ChatCompletion Endpoint

This guide will break down the core functionalities of ChatCompletion endpoint.

ChatCompletion Endpoint Overview

Chat models process a series of messages to generate responses, suitable for both multi-turn conversations and single-turn tasks. The Konko SDK simplifies interaction with these models, ensuring a responsive and context-aware dialogue.

Setting Up

Ensure your environment is ready with Python 3.8 or later.

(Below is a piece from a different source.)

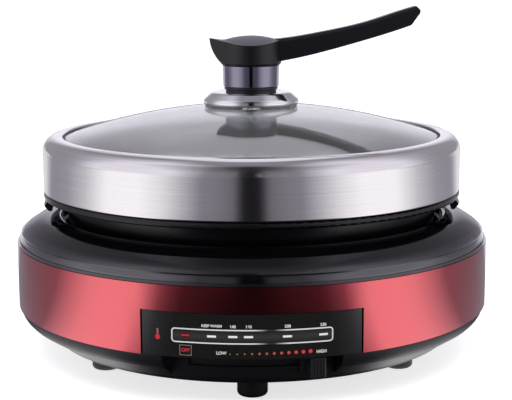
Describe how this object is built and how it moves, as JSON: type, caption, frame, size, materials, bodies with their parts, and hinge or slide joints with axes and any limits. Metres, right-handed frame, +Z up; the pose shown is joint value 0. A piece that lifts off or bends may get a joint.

For SDK installation, visit Setup Access & SDK.

Retrieving Model Metadata

Use the Konko Python SDK to access metadata for all models:

import konko

# Retrieve model IDs
models = konko.models.list()

The response includes model IDs and attributes indicating their capabilities:

SyncPage[Model](
  data=[
    Model(
      id='codellama/codellama-13b-instruct',
      created=1702453635,
      object='model',
      owned_by='konko',
      is_chat=True,
      is_text=False,
      creator='Meta',
      creator_logo_url='https://platform.konko.ai/model-creators/meta.svg',
      name='codellama/codellama-13b-instruct',
      description='WIP',
      category='Coding: Generalist',
      censorship='Censored',
      max_context_length=8192,
      license_name='Llama 2 Community License',
      license_url='https://ai.meta.com/llama/license/',
      public_endpoint_pricing='$0.0003 / 1k tokens',
      private_endpoint_pricing='$2 / hour',
      docs_url='https://docs.konko.ai/v0.5.0/docs/list-of-models',
      prompt_guide_url='https://docs.konko.ai/v0.5.0/docs/prompting#prompting-llama-2-chat-and-codellama-instruct'
    ),
    ...
    Model(
      id='phind/phind-codellama-34b-v2',
      created=1702496623,
      object='model',
      owned_by='konko',
      is_chat=False,
      is_text=True,
      creator='Phind',
      creator_logo_url='https://platform.konko.ai/model-creators/phind.webp',
      name='phind/phind-codellama-34b-v2',
      description='WIP',
      category='Coding: Generalist',
      censorship='Censored',
      max_context_length=16384,
      license_name='Llama 2 Community License',
      license_url='https://ai.meta.com/llama/license/',
      public_endpoint_pricing='$0.0008 / 1k tokens',
      private_endpoint_pricing='$2.8 / hour',
      docs_url='https://docs.konko.ai/v0.5.0/docs/list-of-models',
      prompt_guide_url='https://docs.konko.ai/v0.5.0/docs/prompting#prompting-phind-codellama-34b-v2'
    )
  ],
  object='list'
)

πŸ“˜

To determine if a model is compatible with the ChatCompletion or Completion endpoints, check the is_chat attribute in the JSON object or refer to our Available Models.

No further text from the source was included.